Right, let’s take a quick look at the rollerball! One thing I have noted is that there is a sheaf on top of the rollerball section, which I am guessing should come off, otherwise, I am not sure how one would change the filling system.

But in terms of writing with a rollerball, it flows well and writes as one would expect.

Customer Service

Customer service really is quite excellent. Since doing last week’s review, I have been in contact with Gioia to see if they’d accept some blanks to do a custom pen! Much to my delight, they have agreed! 

Their response time is decent and certainly takes on board feedback. They have confirmed that they will be trying to rectify the friction feed into a housing unit, which in turn will make the Alleria a lot easier to clean out!

Final Thoughts

Gioia really will become an upcoming brand over the next few years. Their designs, customer service and pricing are just on point. Married to the fact they seem to accept custom blanks from customers, this goes a long way in terms of building community within the brand.
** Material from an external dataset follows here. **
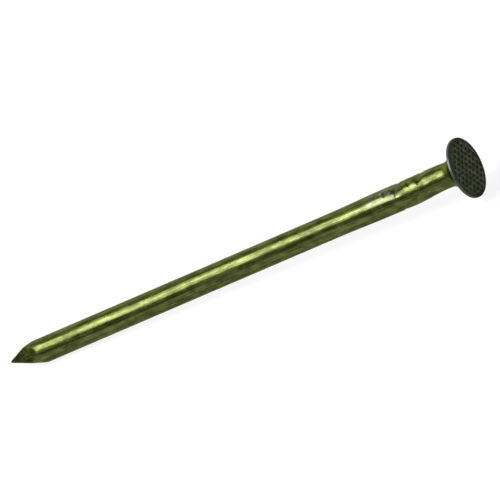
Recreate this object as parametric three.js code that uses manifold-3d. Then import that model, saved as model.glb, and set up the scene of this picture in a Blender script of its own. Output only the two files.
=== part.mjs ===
// A smooth-shank wire nail, cold-headed from one length of round wire and coated.
// It lies along X. The struck face of the head is in the plane x = 0 and looks along +X,
// the centre of that face is the origin, and the tip is at x = -nailLength.
// Turns about the nail's axis are measured from +Z towards -Y.
import * as THREE from "three";
import { mergeVertices } from "three/addons/utils/BufferGeometryUtils.js";
import Module from "manifold-3d";

// Driving dimensions, in millimetres and degrees.
const nailLength = 82.55;
const wireDiameter = 3.76;

// The head: a thin upright rim, a plain conical underside and a hollow round into the shank.
const headDiameter = 9.2;
const rimThickness = 0.36;
const rimRounding = 0.13;
const undersideSlope = 58;
const neckRounding = 2.5;

// The waffle on the struck face: square pits with sloping walls between raised flat ridges.
const wafflePitch = 0.92;
const ridgeWidth = 0.26;
const pitDepth = 0.16;
const pitWallSlope = 40;
const plainRimWidth = 0.5;
const waffleTurn = 22;

// The stretch that the gripping dies hold while the head is struck. It swells a little,
// and each of the two dies leaves a row of uneven cross marks: a short slope towards the tip,
// a narrow floor and a longer slope back up towards the head.
const swellHeight = 0.14;
const swellEnd = 24.5;
const swellRamp = 10.5;
const neckRamp = 6.5;
const gripMarkPlaces = [7.6, 9.3, 11.7, 13.6, 15.2];
const gripMarkDepths = [0.15, 0.07, 0.24, 0.08, 0.05];
const gripMarkFloor = 0.15;
const gripMarkTipSlope = 15;
const gripMarkHeadSlope = 8;
const gripToothHeight = 0.3;
const gripToothHollow = 1.29; // the hollow of a die's tooth against the swollen wire's radius
const gripTurn = 5;

// The point: two steeper and two longer flat facets, pinched to a short blunt edge off the axis.
// The steeper facets face along and against the point's turn, and the longer ones face across it.
const steepFacetSlope = 19;
const longFacetSlope = 14.5;
const tipThickness = 0.28;
const tipWidth = 0.6;
const tipOffset = 0.2;
const tipSideOffset = 0.19;
const pointTurn = -36;

// Mesh fineness, and how far cutting shapes run past the metal.
const sidesAround = 48;
const roundingSteps = 3;
const neckSteps = 7;
const rampSteps = 6;
const overrun = 1;

const wireRadius = wireDiameter / 2;
const headRadius = headDiameter / 2;
const radians = THREE.MathUtils.degToRad;

const wasm = await Module();
wasm.setup();

// A closed three.js geometry as a solid that can be joined and cut.
function solidOf(geometry) {
  const bare = geometry.clone();
  bare.deleteAttribute("normal");
  bare.deleteAttribute("uv");
  const merged = mergeVertices(bare, 1e-5);
  return new wasm.Manifold(
    new wasm.Mesh({
      numProp: 3,
      vertProperties: new Float32Array(merged.getAttribute("position").array),
      triVerts: new Uint32Array(merged.index.array),
    }),
  );
}

// A solid back as a three.js geometry with flat-shaded faces.
function geometryOf(solid) {
  const mesh = solid.getMesh();
  const shared = new THREE.BufferGeometry();
  shared.setAttribute("position", new THREE.BufferAttribute(mesh.vertProperties, mesh.numProp));
  shared.setIndex(new THREE.BufferAttribute(mesh.triVerts, 1));
  const flat = shared.toNonIndexed();
  flat.computeVertexNormals();
  return flat;
}

// A closed solid of revolution about X from a profile of (radius, x) points.
// One of its flat sides faces straight down, so the nail lies on a side and not on an edge.
function turned(profile) {
  const lathe = new THREE.LatheGeometry(profile, sidesAround).rotateZ(-Math.PI / 2);
  return solidOf(lathe.rotateX(Math.PI / sidesAround));
}

// Points along an arc in the (radius, x) plane, from one angle to another, ends included.
function arc(centreRadius, centreX, rounding, fromAngle, toAngle, steps) {
  const points = [];
  for (let i = 0; i <= steps; i++) {
    const angle = radians(fromAngle + ((toAngle - fromAngle) * i) / steps);
    const radius = centreRadius + rounding * Math.cos(angle);
    points.push(new THREE.Vector2(radius, centreX + rounding * Math.sin(angle)));
  }
  return points;
}

// Points along a smooth ramp between two radii, without its first point.
function ramp(fromRadius, toRadius, fromX, toX) {
  const points = [];
  for (let i = 1; i <= rampSteps; i++) {
    const share = i / rampSteps;
    const eased = (1 - Math.cos(Math.PI * share)) / 2;
    const radius = THREE.MathUtils.lerp(fromRadius, toRadius, eased);
    points.push(new THREE.Vector2(radius, THREE.MathUtils.lerp(fromX, toX, share)));
  }
  return points;
}

// The rounded rim of the head, from the struck face round to the start of the underside.
function rimProfile() {
  const centre = headRadius - rimRounding;
  return [
    ...arc(centre, -rimRounding, rimRounding, 90, 0, roundingSteps),
    ...arc(centre, -rimThickness, rimRounding, 0, -undersideSlope, roundingSteps),
  ];
}

// The hollow round between the conical underside and the shank.
// The underside leaves the rim's lower rounding at its own slope, and the round touches both.
function neckProfile() {
  const slope = radians(undersideSlope);
  const coneRadius = headRadius - rimRounding + rimRounding * Math.cos(slope);
  const coneX = -rimThickness - rimRounding * Math.sin(slope);
  const cornerX = coneX - (coneRadius - wireRadius) / Math.tan(slope);
  const touchX = cornerX - neckRounding * Math.tan(slope / 2);
  return arc(wireRadius + neckRounding, touchX, neckRounding, 180 - undersideSlope, 180, neckSteps);
}

// The wire with its head, before the grip marks, the waffle and the point are cut.
function headedWire() {
  const neck = neckProfile();
  const neckEnd = neck[neck.length - 1].y;
  const swollen = wireRadius + swellHeight;
  const profile = [
    new THREE.Vector2(0, 0),
    ...rimProfile(),
    ...neck,
    ...ramp(wireRadius, swollen, neckEnd, neckEnd - neckRamp),
    ...ramp(swollen, wireRadius, -swellEnd + swellRamp, -swellEnd),
    new THREE.Vector2(wireRadius, -nailLength),
    new THREE.Vector2(0, -nailLength),
  ];
  return turned(profile.reverse());
}

// One tooth of a gripping die. Its hollow is wider than the wire, so it bites deepest on the
// die's side, and a deeper mark reaches further round the wire.
function dieTooth(markX, depth, dieTurn) {
  const swollen = wireRadius + swellHeight;
  const innerRadius = swollen * gripToothHollow;
  const ringOffset = innerRadius - swollen + depth;
  const halfFloor = gripMarkFloor / 2;
  const tipMouth = halfFloor + gripToothHeight / Math.tan(radians(gripMarkTipSlope));
  const headMouth = halfFloor + gripToothHeight / Math.tan(radians(gripMarkHeadSlope));
  const profile = [
    new THREE.Vector2(innerRadius, -halfFloor),
    new THREE.Vector2(innerRadius + gripToothHeight, -tipMouth),
    new THREE.Vector2(innerRadius + gripToothHeight, headMouth),
    new THREE.Vector2(innerRadius, halfFloor),
    new THREE.Vector2(innerRadius, -halfFloor),
  ];
  const ring = new THREE.LatheGeometry(profile, sidesAround).rotateZ(-Math.PI / 2);
  ring.translate(markX, 0, -ringOffset);
  return solidOf(ring.rotateX(radians(dieTurn)));
}

function cutGripMarks(metal) {
  let marked = metal;
  gripMarkPlaces.forEach((place, i) => {
    for (const dieTurn of [gripTurn, gripTurn + 180]) {
      marked = marked.subtract(dieTooth(-place, gripMarkDepths[i], dieTurn));
    }
  });
  return marked;
}

// A tapered square peg that cuts one pit, standing proud of the face by the overrun.
function pitPeg(y, z) {
  const pitMouth = wafflePitch - ridgeWidth;
  const flare = Math.tan(radians(pitWallSlope));
  const floorWidth = pitMouth - 2 * pitDepth * flare;
  const topWidth = pitMouth + 2 * overrun * flare;
  const height = pitDepth + overrun;
  const peg = new THREE.CylinderGeometry(topWidth * Math.SQRT1_2, floorWidth * Math.SQRT1_2, height, 4);
  peg.rotateY(Math.PI / 4);
  peg.rotateZ(-Math.PI / 2);
  return peg.translate(height / 2 - pitDepth, y, z);
}

// All the pits of the waffle, kept inside the plain ring at the rim.
// A ridge crossing, not a pit, lies on the nail's axis.
function wafflePits() {
  const fieldRadius = headRadius - plainRimWidth;
  const field = turned([
    new THREE.Vector2(0, -pitDepth - overrun),
    new THREE.Vector2(fieldRadius, -pitDepth - overrun),
    new THREE.Vector2(fieldRadius, overrun),
    new THREE.Vector2(0, overrun),
  ]);
  const reach = Math.ceil(fieldRadius / wafflePitch);
  let pits = null;
  for (let row = -reach; row < reach; row++) {
    for (let column = -reach; column < reach; column++) {
      const y = (row + 0.5) * wafflePitch;
      const z = (column + 0.5) * wafflePitch;
      if (Math.hypot(y, z) < fieldRadius) {
        const peg = solidOf(pitPeg(y, z).rotateX(radians(waffleTurn)));
        pits = pits ? pits.add(peg) : peg;
      }
    }
  }
  return pits.intersect(field);
}

// The space inside the four facets of the point, opening from the blunt tip past the head.
function pointEnvelope() {
  const length = nailLength + overrun;
  const steepSpread = Math.tan(radians(steepFacetSlope));
  const longSpread = Math.tan(radians(longFacetSlope));
  const envelope = new THREE.BoxGeometry(length, 1, 1).translate(length / 2, 0, 0);
  const corners = envelope.getAttribute("position");
  for (let i = 0; i < corners.count; i++) {
    const halfWidth = tipWidth / 2 + corners.getX(i) * longSpread;
    const halfThickness = tipThickness / 2 + corners.getX(i) * steepSpread;
    corners.setY(i, Math.sign(corners.getY(i)) * halfWidth);
    corners.setZ(i, Math.sign(corners.getZ(i)) * halfThickness);
  }
  envelope.translate(-nailLength, -tipSideOffset, tipOffset);
  return solidOf(envelope.rotateX(radians(pointTurn)));
}

const marked = cutGripMarks(headedWire());
const finished = marked.subtract(wafflePits()).intersect(pointEnvelope());

const nail = new THREE.Mesh(
  geometryOf(finished),
  new THREE.MeshStandardMaterial({ color: 0x76823c, roughness: 0.32, metalness: 0.9 }),
);
nail.name = "nail";

const part = new THREE.Group();
part.add(nail);

export default part;
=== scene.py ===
"""A coated wire nail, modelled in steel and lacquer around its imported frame.

The steel is shaped in millimetres in the order a nail machine works: the wire is pointed, its other
end is swollen, necked and upset into a head, the gripping dies leave their cross marks and seams,
and the punch leaves its waffle. The finished mesh is then brought to metres. Turns about the
nail's axis are measured from +Z towards -Y.
"""

import logging
import math
import random
from collections.abc import Callable, Iterator
from contextlib import contextmanager
from dataclasses import dataclass, field
from enum import Enum

import bmesh
import bpy
from mathutils import Matrix, Vector


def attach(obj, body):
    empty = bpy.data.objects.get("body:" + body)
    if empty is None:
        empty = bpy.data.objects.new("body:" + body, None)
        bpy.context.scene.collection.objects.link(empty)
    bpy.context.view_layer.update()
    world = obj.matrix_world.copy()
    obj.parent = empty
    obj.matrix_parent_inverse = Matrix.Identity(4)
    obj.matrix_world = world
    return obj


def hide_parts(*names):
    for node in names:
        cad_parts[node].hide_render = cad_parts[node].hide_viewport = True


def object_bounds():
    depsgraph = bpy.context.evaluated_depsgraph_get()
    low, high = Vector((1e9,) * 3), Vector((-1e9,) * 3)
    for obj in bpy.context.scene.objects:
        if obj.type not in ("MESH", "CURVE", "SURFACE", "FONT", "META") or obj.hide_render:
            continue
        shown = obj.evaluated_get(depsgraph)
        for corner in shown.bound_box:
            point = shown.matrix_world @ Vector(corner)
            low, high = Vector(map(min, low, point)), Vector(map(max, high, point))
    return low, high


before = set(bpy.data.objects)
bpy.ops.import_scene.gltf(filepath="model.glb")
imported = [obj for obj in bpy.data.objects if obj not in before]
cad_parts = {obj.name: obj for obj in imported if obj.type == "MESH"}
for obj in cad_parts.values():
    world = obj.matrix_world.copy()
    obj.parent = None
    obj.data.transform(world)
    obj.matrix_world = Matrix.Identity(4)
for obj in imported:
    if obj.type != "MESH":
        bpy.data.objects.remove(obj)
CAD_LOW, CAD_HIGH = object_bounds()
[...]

In regards to this pen, having the cartridge converter goes a long way to giving you a very easy pen to maintain. The various design elements all shout class, without being overly gaudy and coupled up with the additional rollerball kit, this pen offers so much bang for your buck. 160 pounds is a lot of money for a pen, but considering the marketplace and what you’re getting, I feel this pen is of superb value.